MASSADIO Haidara is hoping for some welcome good news – with hopes rising that his knee injury isn’t as bad as first feared.
The young left-back was stretchered off against Wigan Athletic on Sunday after a horror tackle by Callum McManaman.
To add insult to injury, the Football Association yesterday announced no further action would be taken against McManaman, provoking anger and disbelief across the football community.
Newcastle are yet to comment on the extent of Haidara’s injury, but initial fears were that he’d suffered extensive ligament damage and bruising.
But while they wait on the results of another scan, hopes are that the Frenchman’s spell on the sidelines will be restricted to just weeks, and not months, though the full extent is not expected to be revealed for another few days.
United already received one fitness boost yesterday, with Yohan Cabaye coming through a training session with the France national team reporting no ill effects to the groin injury that forced him off early against Anzhi Makhachkala last Thursday, and which subsequently kept him out of the Wigan game.
It was the DW Stadium clash that was still making the headlines, however, after the FA ruled that their laws meant they wouldn’t be taking retrospective action against McManaman.
That prompted an angry statement from Newcastle managing director Derek Llambias, which SportMail reported in full online yesterday, which included a blast at Wigan chairman Dave Whelan.
Llambias said: “It is our strongly held opinion that the tackle on Massadio was extremely dangerous and is the type of challenge that has the potential to cause serious harm, and such was the force, and reckless and dangerous nature of the challenge, even end a player’s career.

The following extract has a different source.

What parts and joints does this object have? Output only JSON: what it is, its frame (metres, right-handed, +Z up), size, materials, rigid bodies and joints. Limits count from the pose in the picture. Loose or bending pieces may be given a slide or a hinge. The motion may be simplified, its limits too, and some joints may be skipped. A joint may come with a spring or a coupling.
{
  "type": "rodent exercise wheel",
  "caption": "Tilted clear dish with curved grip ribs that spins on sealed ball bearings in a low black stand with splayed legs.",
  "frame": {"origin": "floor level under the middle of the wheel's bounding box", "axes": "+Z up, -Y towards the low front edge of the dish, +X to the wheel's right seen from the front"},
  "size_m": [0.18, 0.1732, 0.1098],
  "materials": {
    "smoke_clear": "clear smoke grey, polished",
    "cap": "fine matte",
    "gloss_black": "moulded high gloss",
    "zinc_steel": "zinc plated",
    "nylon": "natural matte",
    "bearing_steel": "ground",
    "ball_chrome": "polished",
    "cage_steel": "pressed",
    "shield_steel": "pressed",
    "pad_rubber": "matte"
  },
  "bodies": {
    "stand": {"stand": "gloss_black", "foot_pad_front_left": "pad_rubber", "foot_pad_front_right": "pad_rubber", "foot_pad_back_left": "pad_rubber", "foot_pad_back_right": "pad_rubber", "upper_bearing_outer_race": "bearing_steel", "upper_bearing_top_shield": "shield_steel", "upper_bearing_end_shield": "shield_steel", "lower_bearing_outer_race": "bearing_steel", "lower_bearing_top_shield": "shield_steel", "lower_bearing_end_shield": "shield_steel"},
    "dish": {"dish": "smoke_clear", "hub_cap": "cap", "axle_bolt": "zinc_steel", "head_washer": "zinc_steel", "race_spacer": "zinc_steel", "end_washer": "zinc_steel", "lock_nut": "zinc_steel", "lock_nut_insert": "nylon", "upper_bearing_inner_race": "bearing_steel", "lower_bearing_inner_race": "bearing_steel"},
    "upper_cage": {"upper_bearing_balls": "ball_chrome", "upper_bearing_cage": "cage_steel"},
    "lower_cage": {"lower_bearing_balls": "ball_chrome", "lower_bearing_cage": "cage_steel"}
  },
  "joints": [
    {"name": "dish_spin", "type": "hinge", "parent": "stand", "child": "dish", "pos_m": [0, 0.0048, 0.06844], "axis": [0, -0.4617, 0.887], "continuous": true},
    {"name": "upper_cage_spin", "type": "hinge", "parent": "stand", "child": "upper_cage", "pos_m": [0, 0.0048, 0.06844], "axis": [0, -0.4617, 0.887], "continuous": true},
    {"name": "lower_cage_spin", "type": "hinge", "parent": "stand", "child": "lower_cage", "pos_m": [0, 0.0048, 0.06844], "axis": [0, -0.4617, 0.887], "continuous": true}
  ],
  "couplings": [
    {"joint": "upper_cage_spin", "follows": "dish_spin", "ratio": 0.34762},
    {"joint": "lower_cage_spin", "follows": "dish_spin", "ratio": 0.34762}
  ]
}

“It was not a fair challenge. This view is shared by countless former players, referees and well-respected media commentators. Indeed it appears to be only Dave Whelan who takes a contrary view.

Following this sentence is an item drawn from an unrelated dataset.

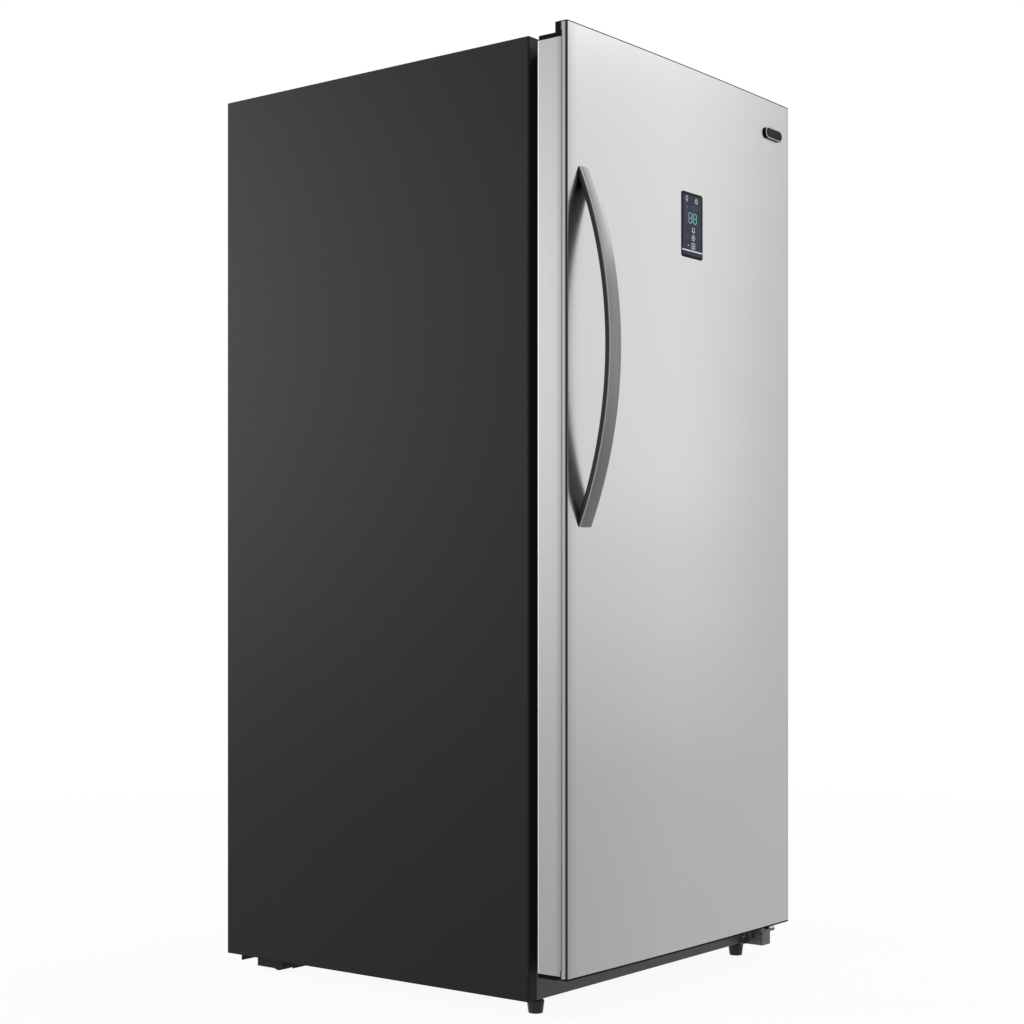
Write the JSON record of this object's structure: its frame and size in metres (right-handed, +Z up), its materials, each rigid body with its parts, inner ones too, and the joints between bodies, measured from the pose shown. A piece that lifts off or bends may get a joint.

“We are disappointed to learn that the FA is not going to charge the Wigan player.
“It is clear from this decision that the current disciplinary procedures are not fit for purpose.
“Whilst we understand that the current procedures give the FA limited options, it cannot be correct that the most serious offences - those which have the potential to cause another player serious harm - can go unpunished, even if the original incident was seen by match officials.”
An FA statement had earlier said that under their laws, if an incident has been seen by the match officials – in this case, believed to be linesman Matthew Wilkes and not referee Mark Halsey, there will be no ‘re-refereeing of incidents’.
It added: “In the case of McManaman, it has been confirmed that at least one of the match officials saw the coming together, though not the full extent of the challenge. In these circumstances retrospective action cannot be taken.”